Re: [PATCH] mm: cma: support sysfs

From: John Hubbard
Date: Fri Feb 05 2021 - 23:54:00 EST


On 2/5/21 1:28 PM, Minchan Kim wrote:
On Fri, Feb 05, 2021 at 12:25:52PM -0800, John Hubbard wrote:
On 2/5/21 8:15 AM, Minchan Kim wrote:
...
OK. But...what *is* your goal, and why is this useless (that's what
orthogonal really means here) for your goal?

As I mentioned, the goal is to monitor the failure from each of CMA
since they have each own purpose.

Let's have an example.

System has 5 CMA area and each CMA is associated with each
user scenario. They have exclusive CMA area to avoid
fragmentation problem.

CMA-1 depends on bluetooh
CMA-2 depends on WIFI
CMA-3 depends on sensor-A
CMA-4 depends on sensor-B
CMA-5 depends on sensor-C


aha, finally. I had no idea that sort of use case was happening.

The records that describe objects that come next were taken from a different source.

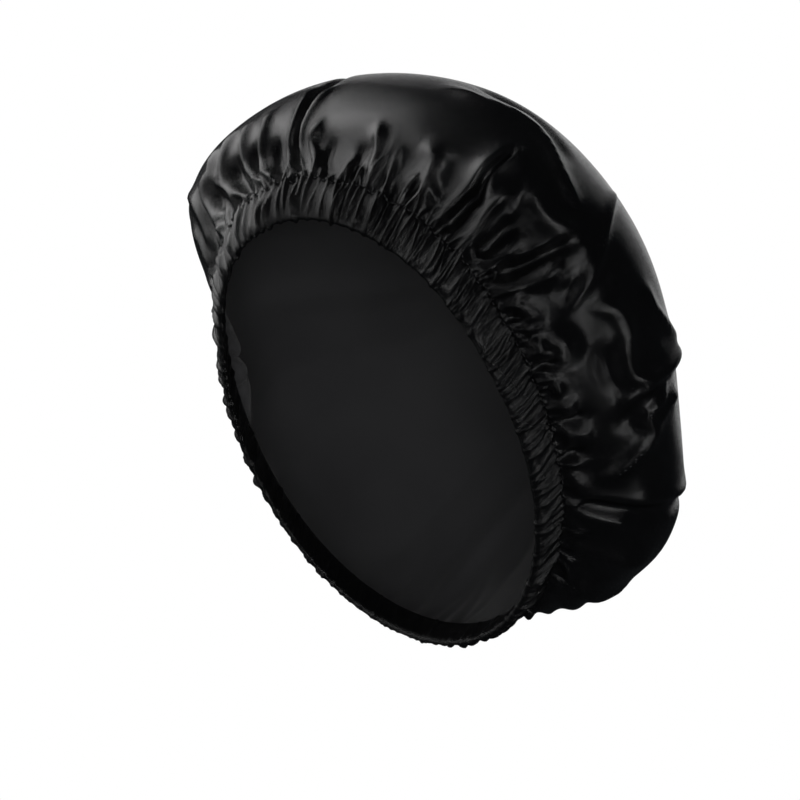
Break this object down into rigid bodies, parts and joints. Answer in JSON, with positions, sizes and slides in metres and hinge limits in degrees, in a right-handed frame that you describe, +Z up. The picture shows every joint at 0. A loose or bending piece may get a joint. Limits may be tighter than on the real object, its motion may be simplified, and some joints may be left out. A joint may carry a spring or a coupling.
{
  "type": "sleep bonnet",
  "caption": "Hollow, puffed satin sleep bonnet gathered onto a narrow elastic casing round its oval mouth, in its worn form.",
  "frame": {"origin": "centre of the oval mouth, where the bonnet sits on a head", "axes": "+Z up, the wearer faces -Y, and the wearer's left is +X; the mouth leans 57.8 degrees from level, high at the forehead"},
  "size_m": [0.2734, 0.2351, 0.2923],
  "materials": {
    "satin": "glossy black satin",
    "casing_satin": "finely gathered black satin"
  },
  "bodies": {
    "root": {"crown": "satin", "elastic_casing": "casing_satin"}
  },
  "joints": []
}
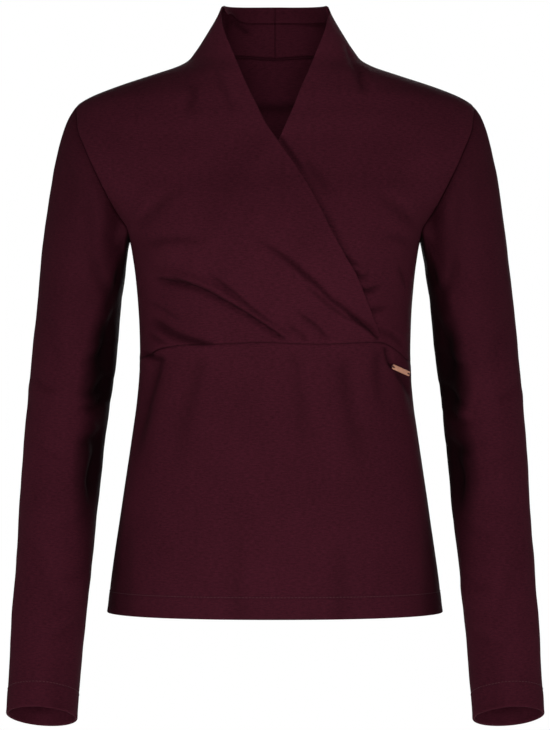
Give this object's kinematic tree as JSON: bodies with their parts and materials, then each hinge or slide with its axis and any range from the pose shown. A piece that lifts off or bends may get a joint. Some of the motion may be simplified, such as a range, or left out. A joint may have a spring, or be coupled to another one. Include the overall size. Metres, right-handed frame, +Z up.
{
  "type": "long sleeve shirt",
  "caption": "Long-sleeved crossover top of fine jersey in its worn form: stand collar grown on to a wrapped front, waist seam, set-in sleeves, plain metal bar tag at the side.",
  "frame": {"origin": "centre line of the neck opening, level with the neck points of the shoulder seams", "axes": "+Z up, front of the garment faces -Y, +X to the wearer's left"},
  "size_m": [0.5204, 0.235, 0.719],
  "materials": {
    "jersey": "fine matt knit",
    "tag": "brushed, rose toned"
  },
  "bodies": {
    "root": {"front_right_upper": "jersey", "front_left_upper": "jersey", "front_lower": "jersey", "back": "jersey", "sleeve_right": "jersey", "sleeve_left": "jersey", "collar_turn_right": "jersey", "collar_turn_left": "jersey", "metal_tag": "tag"}
  },
  "joints": []
}
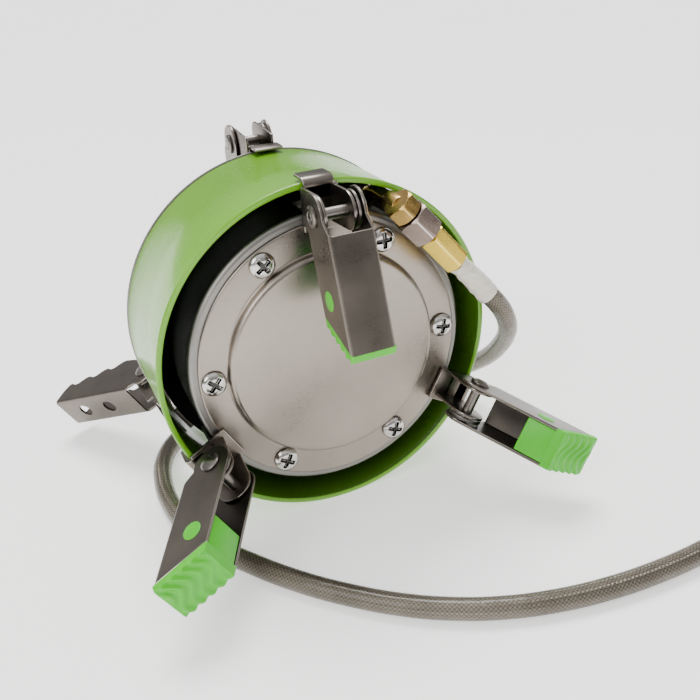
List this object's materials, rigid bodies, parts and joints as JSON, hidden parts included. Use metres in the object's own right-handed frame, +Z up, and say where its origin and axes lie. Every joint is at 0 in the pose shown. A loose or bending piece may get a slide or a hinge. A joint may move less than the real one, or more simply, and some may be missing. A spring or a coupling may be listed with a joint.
{
  "type": "camping stove",
  "caption": "Folding camping stove: round windscreen and burner on swing-out legs with pot supports, braided gas hose and a remote canister valve.",
  "frame": {"origin": "on the floor under the middle of the stove itself, hose and valve left out", "axes": "the stove lies on its side as it is put down half unfolded: +Z up, its base looks along -Y and its pot side along +Y; turn it about X so that -Y points down to stand it on its feet"},
  "size_m": [0.2803, 0.1666, 0.1065],
  "materials": {
    "green_paint": "high-gloss lime green enamel on pressed steel",
    "green_nylon": "moulded green nylon, ribbed sole",
    "satin_steel": "satin, warm grey, fine brushing",
    "dark_steel": "dark folded sheet with bright cut edges",
    "flame_steel": "heat-darkened burner steel",
    "bright_steel": "bright plated",
    "brass": "turned brass, lightly marked",
    "nickel": "dull nickel plate",
    "braid": "woven stainless wire braid",
    "sleeve": "crimped ferrule under a clear pale film",
    "aluminium": "machined",
    "rubber": "matt black"
  },
  "bodies": {
    "stove": {"windscreen_drum": "green_paint", "top_trim_ring": "satin_steel", "burner_pan": "satin_steel", "base_cover": "satin_steel", "base_screw_1": "bright_steel", "base_screw_2": "bright_steel", "base_screw_3": "bright_steel", "base_screw_4": "bright_steel", "base_screw_5": "bright_steel", "base_screw_6": "bright_steel", "burner_plate": "flame_steel", "flame_mesh": "flame_steel", "burner_cap": "satin_steel", "burner_cap_screw": "bright_steel", "inlet_pipe": "brass", "jet_holder": "brass", "gas_jet": "brass", "mixing_tube": "satin_steel", "leg_bracket_a": "dark_steel", "support_bracket_a": "dark_steel", "leg_pin_a": "bright_steel", "leg_spring_a": "bright_steel", "support_pin_a": "bright_steel", "support_spring_a": "bright_steel", "leg_bracket_b": "dark_steel", "support_bracket_b": "dark_steel", "leg_pin_b": "bright_steel", "leg_spring_b": "bright_steel", "support_pin_b": "bright_steel", "support_spring_b": "bright_steel", "leg_bracket_c": "dark_steel", "support_bracket_c": "dark_steel", "leg_pin_c": "bright_steel", "leg_spring_c": "bright_steel", "support_pin_c": "bright_steel", "support_spring_c": "bright_steel", "inlet_elbow": "brass", "inlet_nut": "nickel", "hose_connector": "brass", "hose_crimp_sleeve": "sleeve", "gas_hose": "braid", "valve_crimp_sleeve": "sleeve", "valve_nut": "brass", "valve_body": "brass", "canister_collar": "aluminium", "canister_socket": "brass", "canister_seal": "rubber"},
    "leg_a": {"leg_channel_a": "dark_steel", "leg_foot_a": "green_nylon"},
    "support_a": {"pot_support_a": "dark_steel"},
    "leg_b": {"leg_channel_b": "dark_steel", "leg_foot_b": "green_nylon"},
    "support_b": {"pot_support_b": "dark_steel"},
    "leg_c": {"leg_channel_c": "dark_steel", "leg_foot_c": "green_nylon"},
    "support_c": {"pot_support_c": "dark_steel"},
    "knob": {"valve_stem": "bright_steel", "control_knob": "aluminium"},
    "handle": {"control_handle": "bright_steel"}
  },
  "joints": [
    {"name": "leg_a_fold", "type": "hinge", "parent": "stove", "child": "leg_a", "pos_m": [0.00392, -0.0364, 0.0954], "axis": [1, 0, 0], "range_deg": [-110.8, 9.2]},
    {"name": "leg_b_fold", "type": "hinge", "parent": "stove", "child": "leg_b", "pos_m": [-0.03497, -0.0364, 0.02805], "axis": [-0.5, 0, 0.866], "range_deg": [-3.4, 116.6]},
    {"name": "leg_c_fold", "type": "hinge", "parent": "stove", "child": "leg_c", "pos_m": [0.04281, -0.0364, 0.02805], "axis": [-0.5, 0, -0.866], "range_deg": [-0.5, 124]},
    {"name": "support_a_fold", "type": "hinge", "parent": "stove", "child": "support_a", "pos_m": [0.00392, 0.034, 0.1006], "axis": [-1, 0, 0], "range_deg": [-161, 2]},
    {"name": "support_b_fold", "type": "hinge", "parent": "stove", "child": "support_b", "pos_m": [-0.03947, 0.034, 0.02545], "axis": [0.5, 0, -0.866], "range_deg": [-34.9, 128.1]},
    {"name": "support_c_fold", "type": "hinge", "parent": "stove", "child": "support_c", "pos_m": [0.04731, 0.034, 0.02545], "axis": [0.5, 0, 0.866], "range_deg": [-161, 2]},
    {"name": "knob_turn", "type": "hinge", "parent": "stove", "child": "knob", "pos_m": [0.18592, -0.02409, 0.0175], "axis": [0.6428, 0.766, 0], "range_deg": [-180, 180]},
    {"name": "handle_fold", "type": "hinge", "parent": "knob", "child": "handle", "pos_m": [0.18945, -0.01987, 0.0175], "axis": [-0.766, 0.6428, 0], "range_deg": [-95, 0]}
  ]
}
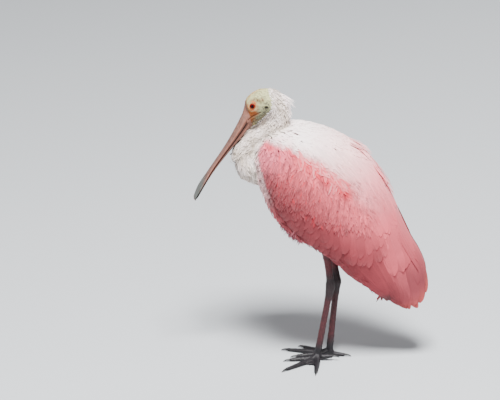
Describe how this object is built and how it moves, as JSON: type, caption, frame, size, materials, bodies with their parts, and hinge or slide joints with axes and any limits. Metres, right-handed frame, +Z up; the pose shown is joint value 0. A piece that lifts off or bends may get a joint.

This would be good to put in the patch commit description.

With this, we could catch which module was affected but with global failure,
I couldn't find who was affected.


Also, would you be willing to try out something simple first,
such as providing indication that cma is active and it's overall success
rate, like this:

/proc/vmstat:

cma_alloc_success 125
cma_alloc_failure 25

...or is the only way to provide the more detailed items, complete with
per-CMA details, in a non-debugfs location?



...and then, to see if more is needed, some questions:

a) Do you know of an upper bound on how many cma areas there can be
(I think Matthew also asked that)?

There is no upper bound since it's configurable.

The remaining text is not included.